Did Merrick get his guns from the in-laws?

Heather said...

It's amazing the things they think that we should just know. And I second the comment about the reverse of that. My husband acts like I never tell him anything when, in fact, we have had several conversations about the subject. Conversations in which he contributed. "What? We have something going on this weekend?" "Yeah, remember when we discussed how we were going to get there for about 20 minutes, three seperate times?" "Oh, I didn't know that it was THIS weekend."

Gah!

laurie said...

hahahahaha we're married to the same man! (he didn't tell you that, either, did he?)

no, just kidding. but doug is the same way. great to talk to, but really lousy at any kind of gossip. i.e., information about other people.

wish we had your work schedule, though. i could do with a lot more time at home.

Laura/CenterDownHome said...

I'm calling my MIL now ...

Anonymous said...

Oh, come on, how about throwing a rutabaga into that pot roast when John's not looking...

Irene said...

I think my husband and I are the same. We tell each other things, or not, and then vaguely remember them, or not, until we are each reminded by the other. I think we are both equally bad, therefor, we never get mad at each other.

It is embarrassing when we are at our therapist and my husband can't remember the reason for why we are there. That's a whole different story!

Lisa Wheeler Milton said...

You are so spot on. My hubby can visit with family and friends and when I ask the *important* questions, he says they didn't get to that.

Big stuff.

Wha?

Great post.

Mrs. G. said...

I have been to TWO family gatherings on my husband's side to discover THREE babies had been fully gestated and born. "I know I told you about them," he says. I think you know that he didn't. Because he didn't.

Peggy Sez.. said...

We draw straws here to see who gets the "blame" for not passing along info...LOL

Angie said...

My MIL and SIL's don't even bother telling him anymore, they go directly to me b/c they know the news will never get to me otherwise.

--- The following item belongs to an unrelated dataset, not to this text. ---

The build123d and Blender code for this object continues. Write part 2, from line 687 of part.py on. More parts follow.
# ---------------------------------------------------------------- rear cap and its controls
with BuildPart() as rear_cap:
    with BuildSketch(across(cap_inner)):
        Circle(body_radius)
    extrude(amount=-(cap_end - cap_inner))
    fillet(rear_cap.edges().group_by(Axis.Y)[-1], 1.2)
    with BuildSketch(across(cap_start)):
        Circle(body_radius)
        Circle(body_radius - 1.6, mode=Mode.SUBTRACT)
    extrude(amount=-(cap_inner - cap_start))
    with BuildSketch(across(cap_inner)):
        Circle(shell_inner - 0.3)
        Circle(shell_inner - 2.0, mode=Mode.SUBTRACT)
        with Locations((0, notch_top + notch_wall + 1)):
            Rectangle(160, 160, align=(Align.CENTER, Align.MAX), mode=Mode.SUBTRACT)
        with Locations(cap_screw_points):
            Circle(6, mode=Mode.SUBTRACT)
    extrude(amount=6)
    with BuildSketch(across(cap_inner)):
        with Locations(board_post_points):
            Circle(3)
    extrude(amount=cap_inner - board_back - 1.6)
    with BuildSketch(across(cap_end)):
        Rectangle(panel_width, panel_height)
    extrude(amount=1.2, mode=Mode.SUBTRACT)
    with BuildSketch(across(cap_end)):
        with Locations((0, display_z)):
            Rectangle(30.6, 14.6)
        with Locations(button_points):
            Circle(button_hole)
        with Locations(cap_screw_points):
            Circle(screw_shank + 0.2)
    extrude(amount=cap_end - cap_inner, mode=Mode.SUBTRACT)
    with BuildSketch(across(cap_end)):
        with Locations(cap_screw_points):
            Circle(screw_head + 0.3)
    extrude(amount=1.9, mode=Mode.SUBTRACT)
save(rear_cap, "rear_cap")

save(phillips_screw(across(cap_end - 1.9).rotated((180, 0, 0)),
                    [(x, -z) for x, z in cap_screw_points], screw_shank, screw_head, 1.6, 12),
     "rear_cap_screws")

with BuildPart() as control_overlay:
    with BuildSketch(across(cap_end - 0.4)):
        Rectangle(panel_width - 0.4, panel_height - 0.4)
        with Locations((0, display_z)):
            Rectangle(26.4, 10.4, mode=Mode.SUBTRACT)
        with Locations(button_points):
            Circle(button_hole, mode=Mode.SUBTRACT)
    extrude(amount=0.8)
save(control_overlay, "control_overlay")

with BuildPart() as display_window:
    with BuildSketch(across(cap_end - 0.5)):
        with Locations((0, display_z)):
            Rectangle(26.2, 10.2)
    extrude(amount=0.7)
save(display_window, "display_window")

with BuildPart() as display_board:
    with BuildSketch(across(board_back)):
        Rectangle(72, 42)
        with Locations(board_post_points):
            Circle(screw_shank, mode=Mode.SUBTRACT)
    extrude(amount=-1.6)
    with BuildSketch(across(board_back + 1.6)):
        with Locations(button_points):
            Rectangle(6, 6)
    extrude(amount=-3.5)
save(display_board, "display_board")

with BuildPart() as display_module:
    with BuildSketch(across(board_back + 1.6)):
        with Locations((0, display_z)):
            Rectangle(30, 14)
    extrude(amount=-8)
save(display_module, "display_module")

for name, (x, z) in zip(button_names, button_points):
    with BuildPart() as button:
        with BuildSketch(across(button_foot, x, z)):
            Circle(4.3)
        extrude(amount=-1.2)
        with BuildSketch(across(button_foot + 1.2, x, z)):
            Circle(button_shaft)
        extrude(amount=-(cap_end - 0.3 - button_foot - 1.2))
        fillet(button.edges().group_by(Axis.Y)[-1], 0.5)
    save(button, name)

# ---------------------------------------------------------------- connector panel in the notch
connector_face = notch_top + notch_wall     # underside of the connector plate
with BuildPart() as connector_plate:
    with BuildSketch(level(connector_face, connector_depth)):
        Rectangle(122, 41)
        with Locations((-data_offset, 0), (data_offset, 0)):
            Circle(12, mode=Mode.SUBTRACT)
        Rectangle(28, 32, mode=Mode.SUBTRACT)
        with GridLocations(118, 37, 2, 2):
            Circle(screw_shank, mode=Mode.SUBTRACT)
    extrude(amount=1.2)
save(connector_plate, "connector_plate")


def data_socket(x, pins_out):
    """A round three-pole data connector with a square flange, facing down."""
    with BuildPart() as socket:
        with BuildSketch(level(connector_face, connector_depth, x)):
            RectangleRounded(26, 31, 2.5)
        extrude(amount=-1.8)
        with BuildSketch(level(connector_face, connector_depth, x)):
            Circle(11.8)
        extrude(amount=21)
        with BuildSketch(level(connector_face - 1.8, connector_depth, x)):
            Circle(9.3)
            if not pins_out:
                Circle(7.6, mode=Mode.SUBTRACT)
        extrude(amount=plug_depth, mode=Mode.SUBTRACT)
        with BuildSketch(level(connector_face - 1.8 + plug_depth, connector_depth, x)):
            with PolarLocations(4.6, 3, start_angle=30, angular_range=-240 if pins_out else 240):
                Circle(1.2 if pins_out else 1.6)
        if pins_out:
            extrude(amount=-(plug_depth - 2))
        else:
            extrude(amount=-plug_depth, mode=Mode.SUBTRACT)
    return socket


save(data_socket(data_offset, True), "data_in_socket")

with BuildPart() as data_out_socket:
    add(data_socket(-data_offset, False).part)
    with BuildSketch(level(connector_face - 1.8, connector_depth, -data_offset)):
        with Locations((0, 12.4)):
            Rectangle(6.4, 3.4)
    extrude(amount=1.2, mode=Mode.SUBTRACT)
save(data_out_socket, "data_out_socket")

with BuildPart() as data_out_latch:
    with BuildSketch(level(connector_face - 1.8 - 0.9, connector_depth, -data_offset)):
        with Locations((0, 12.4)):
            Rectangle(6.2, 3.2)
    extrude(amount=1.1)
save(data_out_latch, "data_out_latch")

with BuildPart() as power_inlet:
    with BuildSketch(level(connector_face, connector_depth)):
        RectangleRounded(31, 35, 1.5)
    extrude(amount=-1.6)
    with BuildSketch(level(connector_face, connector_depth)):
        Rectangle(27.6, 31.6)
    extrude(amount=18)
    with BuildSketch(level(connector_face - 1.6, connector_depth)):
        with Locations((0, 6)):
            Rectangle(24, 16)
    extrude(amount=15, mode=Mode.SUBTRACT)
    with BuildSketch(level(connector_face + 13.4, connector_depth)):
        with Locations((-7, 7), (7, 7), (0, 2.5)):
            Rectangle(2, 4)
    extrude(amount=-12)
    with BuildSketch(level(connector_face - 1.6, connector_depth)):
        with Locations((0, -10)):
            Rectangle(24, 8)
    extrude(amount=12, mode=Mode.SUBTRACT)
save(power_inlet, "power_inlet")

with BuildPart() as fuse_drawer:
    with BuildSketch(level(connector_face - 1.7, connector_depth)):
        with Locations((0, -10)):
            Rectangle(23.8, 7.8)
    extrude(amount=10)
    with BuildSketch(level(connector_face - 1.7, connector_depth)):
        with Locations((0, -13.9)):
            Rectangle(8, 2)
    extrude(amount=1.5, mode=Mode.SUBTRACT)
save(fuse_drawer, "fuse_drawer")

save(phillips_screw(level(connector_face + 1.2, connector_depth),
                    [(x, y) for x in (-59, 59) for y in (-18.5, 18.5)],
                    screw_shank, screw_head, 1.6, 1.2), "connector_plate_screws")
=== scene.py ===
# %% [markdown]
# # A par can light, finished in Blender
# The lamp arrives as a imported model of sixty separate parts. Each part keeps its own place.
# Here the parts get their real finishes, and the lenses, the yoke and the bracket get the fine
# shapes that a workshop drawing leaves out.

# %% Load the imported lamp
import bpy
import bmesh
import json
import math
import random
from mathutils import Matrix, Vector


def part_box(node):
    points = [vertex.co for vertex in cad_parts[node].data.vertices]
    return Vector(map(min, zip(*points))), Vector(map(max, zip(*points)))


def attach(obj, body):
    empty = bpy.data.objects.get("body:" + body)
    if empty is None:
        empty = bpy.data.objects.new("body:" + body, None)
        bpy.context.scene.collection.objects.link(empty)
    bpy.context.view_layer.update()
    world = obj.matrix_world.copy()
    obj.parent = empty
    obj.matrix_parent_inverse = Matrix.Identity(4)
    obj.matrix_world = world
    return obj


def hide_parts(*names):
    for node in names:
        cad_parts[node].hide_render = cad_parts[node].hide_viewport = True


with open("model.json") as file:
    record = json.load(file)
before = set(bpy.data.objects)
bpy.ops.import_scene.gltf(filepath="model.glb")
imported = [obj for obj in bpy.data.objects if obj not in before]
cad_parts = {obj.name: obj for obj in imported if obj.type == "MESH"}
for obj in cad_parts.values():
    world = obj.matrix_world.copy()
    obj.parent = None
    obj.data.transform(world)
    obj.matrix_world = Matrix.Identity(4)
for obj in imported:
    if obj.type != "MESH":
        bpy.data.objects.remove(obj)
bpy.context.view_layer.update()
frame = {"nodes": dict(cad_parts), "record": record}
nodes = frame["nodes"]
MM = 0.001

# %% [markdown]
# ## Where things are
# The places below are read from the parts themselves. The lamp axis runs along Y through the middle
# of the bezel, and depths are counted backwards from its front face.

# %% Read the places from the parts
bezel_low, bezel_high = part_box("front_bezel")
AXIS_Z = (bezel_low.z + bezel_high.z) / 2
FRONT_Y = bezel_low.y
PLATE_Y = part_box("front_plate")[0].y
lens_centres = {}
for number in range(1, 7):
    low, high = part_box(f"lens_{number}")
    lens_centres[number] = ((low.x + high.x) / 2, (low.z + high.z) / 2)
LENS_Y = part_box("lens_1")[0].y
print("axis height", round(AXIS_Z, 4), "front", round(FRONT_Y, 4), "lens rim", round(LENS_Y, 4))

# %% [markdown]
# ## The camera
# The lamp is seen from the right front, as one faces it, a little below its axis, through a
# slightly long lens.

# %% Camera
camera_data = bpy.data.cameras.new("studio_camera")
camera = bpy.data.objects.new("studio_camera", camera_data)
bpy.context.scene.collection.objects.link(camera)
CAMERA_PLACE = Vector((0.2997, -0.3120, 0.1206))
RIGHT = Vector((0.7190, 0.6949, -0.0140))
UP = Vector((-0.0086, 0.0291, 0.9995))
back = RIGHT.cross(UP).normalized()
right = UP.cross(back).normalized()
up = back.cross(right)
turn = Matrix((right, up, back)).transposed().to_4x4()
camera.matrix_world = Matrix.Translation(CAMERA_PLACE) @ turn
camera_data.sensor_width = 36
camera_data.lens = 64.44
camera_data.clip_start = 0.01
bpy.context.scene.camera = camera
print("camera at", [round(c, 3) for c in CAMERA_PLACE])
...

His famous defense: "I thought I told you that!"

Karen said...

It's the opposite that drives me absolutely crazy--when I tell him all the important stuff that's going on, and then two days later, when I bring it up and he looks blankly at me. And then has the nerve to insist that I never told him about it in the first place.

Ignorance is bliss, though...I mean, did you really want to go to the funeral or wedding? But then, when people start showing up at your front door, expecting to be fed...well, then there is a problem.